In the CED, Malcolm X matters as the thinker whose arguments about armed self-defense and Black independence inspired the Black Panther Party for Self-Defense, the revolutionary Black Power organization covered in Topic 4.11.

Did Malcolm X found the Black Panther Party?

No. Huey P. Newton and Bobby Seale founded the Black Panther Party in 1966. Malcolm X inspired the party's ideology, but he was assassinated in 1965 before it existed. Mixing up 'inspired' and 'founded' is a classic MCQ trap.

How is Malcolm X different from Martin Luther King Jr.?

King pursued nonviolent direct action and integration, while Malcolm X argued for armed self-defense and Black political and economic independence. The Black Panther Party drew on Malcolm X's approach, which is why the Panthers cited the Second Amendment to justify bearing arms in self-defense.

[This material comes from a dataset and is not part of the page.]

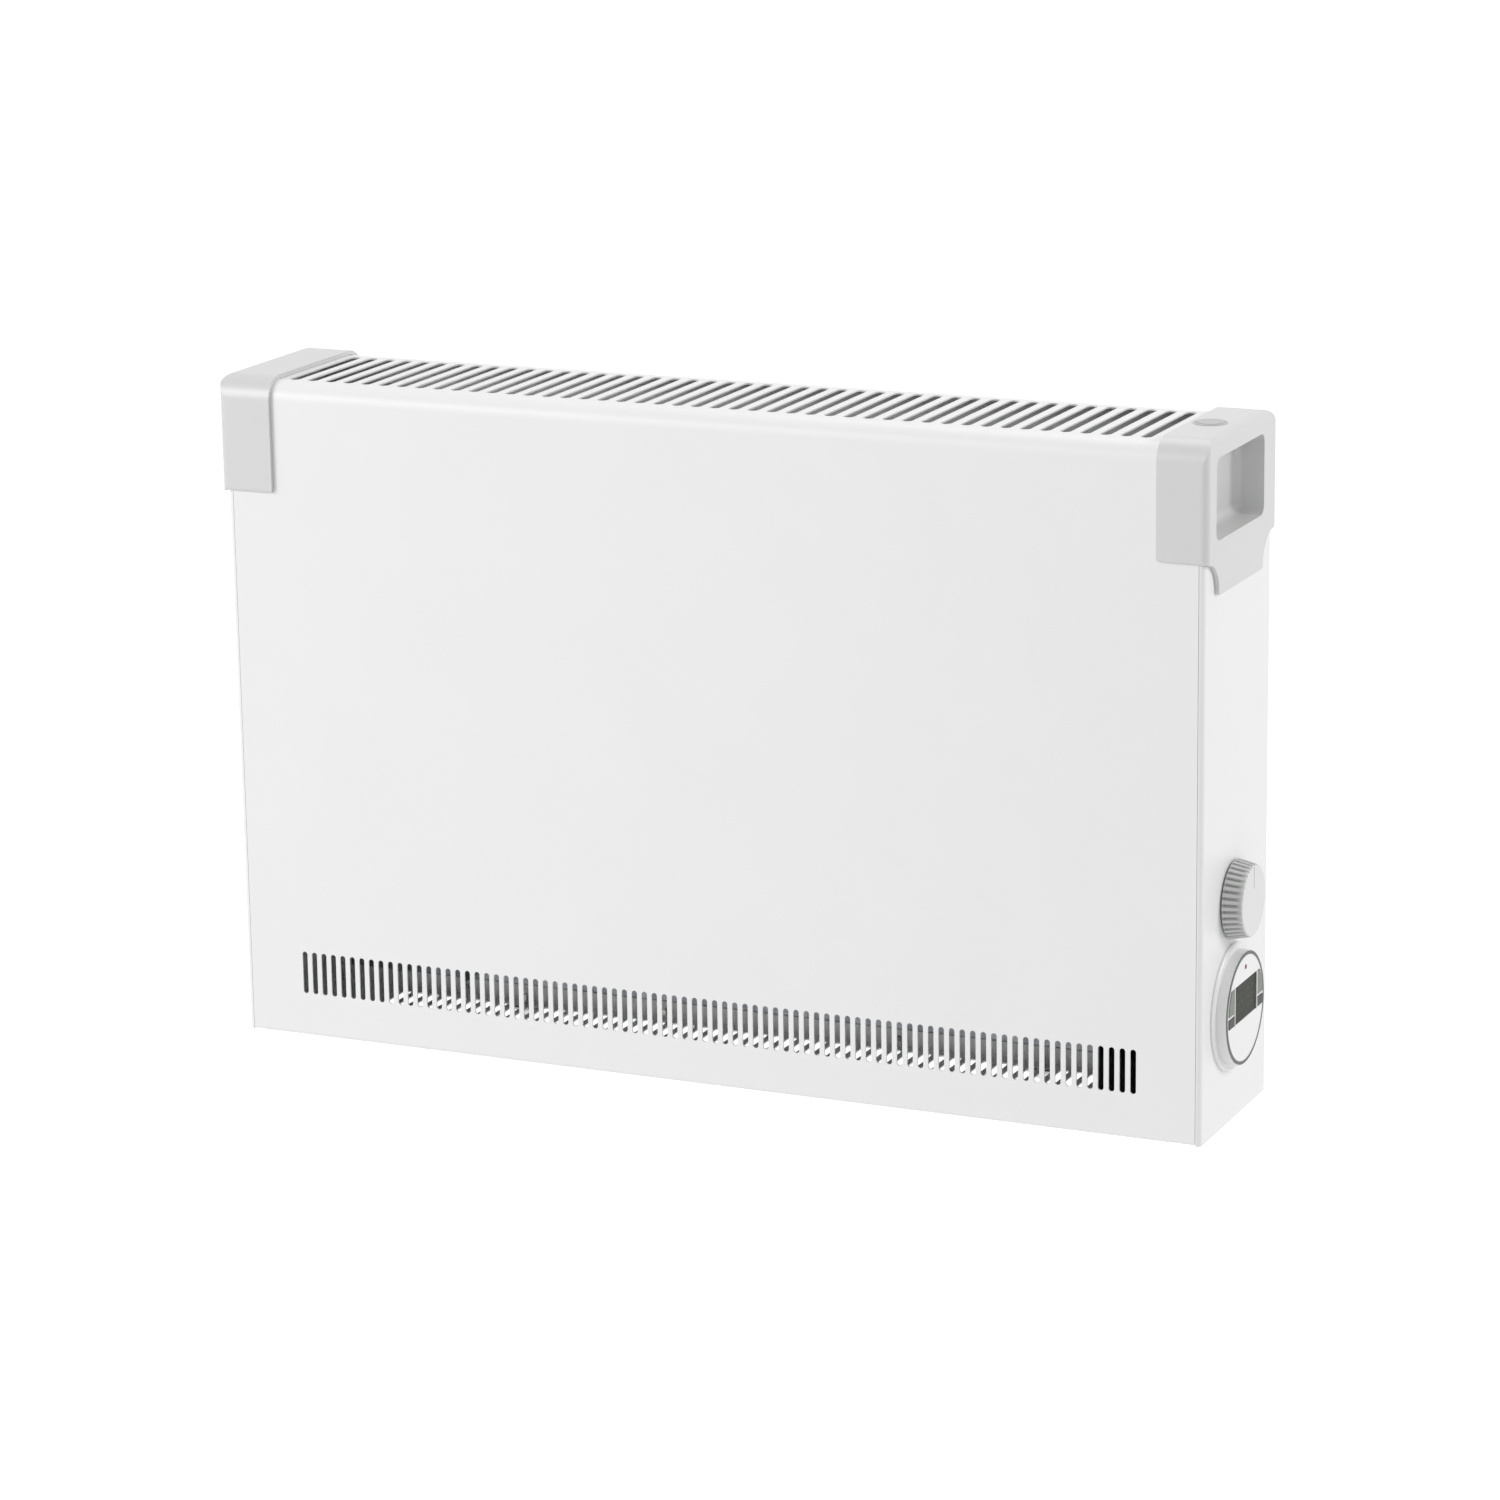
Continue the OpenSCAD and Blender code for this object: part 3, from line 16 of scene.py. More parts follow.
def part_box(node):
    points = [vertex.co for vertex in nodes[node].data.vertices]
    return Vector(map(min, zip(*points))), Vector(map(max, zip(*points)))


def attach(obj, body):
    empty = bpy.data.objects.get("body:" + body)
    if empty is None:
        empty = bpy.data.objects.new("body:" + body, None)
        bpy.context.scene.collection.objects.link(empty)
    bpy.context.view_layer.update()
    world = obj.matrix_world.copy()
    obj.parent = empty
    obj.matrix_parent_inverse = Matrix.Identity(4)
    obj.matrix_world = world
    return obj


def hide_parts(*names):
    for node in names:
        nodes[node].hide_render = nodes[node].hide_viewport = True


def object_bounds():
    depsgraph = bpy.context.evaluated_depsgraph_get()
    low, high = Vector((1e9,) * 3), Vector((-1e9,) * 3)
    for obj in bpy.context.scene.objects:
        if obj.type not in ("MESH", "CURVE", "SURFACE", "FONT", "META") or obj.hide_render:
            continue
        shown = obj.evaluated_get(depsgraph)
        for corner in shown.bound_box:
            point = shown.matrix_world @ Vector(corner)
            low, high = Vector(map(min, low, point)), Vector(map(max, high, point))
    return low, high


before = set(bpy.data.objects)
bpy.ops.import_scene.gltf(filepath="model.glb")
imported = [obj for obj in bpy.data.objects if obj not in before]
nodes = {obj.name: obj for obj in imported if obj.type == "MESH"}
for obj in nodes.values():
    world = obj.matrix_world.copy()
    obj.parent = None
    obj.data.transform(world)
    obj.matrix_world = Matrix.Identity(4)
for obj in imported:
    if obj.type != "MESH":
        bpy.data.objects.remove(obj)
cad_low, cad_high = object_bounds()
print("CAD nodes:", len(nodes), "box:", tuple(cad_low), tuple(cad_high))

MM = 0.001

# %% [markdown]
# ## The camera
# The picture was taken with a long lens from the right and a little above, so the far corner hardly shrinks.
# A lens shift could follow the picture's crop a little closer, but it would push the heater out of the
# frame in every other view, so the lens stays centred. A camera can be aimed by a tracking constraint or by
# its own axes. Here it is turned from its azimuth, its elevation and a slight roll.

# %% Place the camera
camera_data = bpy.data.cameras.new("photo_camera")
camera_data.sensor_width = 36.0
camera_data.lens = 123.21
camera = bpy.data.objects.new("photo_camera", camera_data)
bpy.context.scene.collection.objects.link(camera)
bpy.context.scene.camera = camera

azimuth, elevation, roll = math.radians(24.307), math.radians(14.347), math.radians(-0.856)
away = Vector((math.sin(azimuth) * math.cos(elevation),
               -math.cos(azimuth) * math.cos(elevation),
               math.sin(elevation)))
aim = away.to_track_quat("Z", "Y").to_matrix().to_4x4()
place = Matrix.Translation(Vector((1.3412, -3.0347, 0.7904)))
camera.matrix_world = place @ aim @ Matrix.Rotation(roll, 4, "Z")
camera_data.clip_end = 100.0
print("camera", tuple(round(c, 3) for c in camera.matrix_world.translation), "lens", camera_data.lens)

# %% [markdown]
# ## Helpers for finishes
# Every finish is a small tree of nodes. Paint charts and screens give colours as sRGB hex values, while
# Cycles works in linear light, so one function converts them. One more adds a node with its settings and its
# links, one blends two tones, and one feeds the shader. That keeps each finish short to read.


# %% Convert colours and add nodes
def linear(code):
    """Turns an sRGB hex value such as F0F0EE into linear red, green, blue and alpha."""
    channels = [int(code[i:i + 2], 16) / 255 for i in (0, 2, 4)]
    return [c / 12.92 if c <= 0.04045 else ((c + 0.055) / 1.055) ** 2.4 for c in channels] + [1.0]


def add(tree, kind, settings=None, links=None):
    """Adds a node; settings name its own properties or its inputs, links name the sockets that feed it."""
    made = tree.nodes.new(kind)
    for name, value in (settings or {}).items():
        if isinstance(name, int) or name in made.inputs:
            made.inputs[name].default_value = value
        else:
            setattr(made, name, value)
    for name, socket in (links or {}).items():
        tree.links.new(socket, made.inputs[name])
    return made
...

Is Malcolm X on the AP African American Studies exam?

Yes. He appears in Topic 4.11 under learning objective 4.11.A, and he was referenced in two short-answer questions on the 2024 exam. Expect questions linking his ideas to the Black Panther Party's formation and platform.

How did Malcolm X influence the Black Panther Party's Ten-Point Program?

His arguments for Black independence and freedom from oppression shaped the program's demands, which called for freedom from oppression and imprisonment plus access to housing, healthcare, education, and employment. The program turned his ideology into a concrete political platform.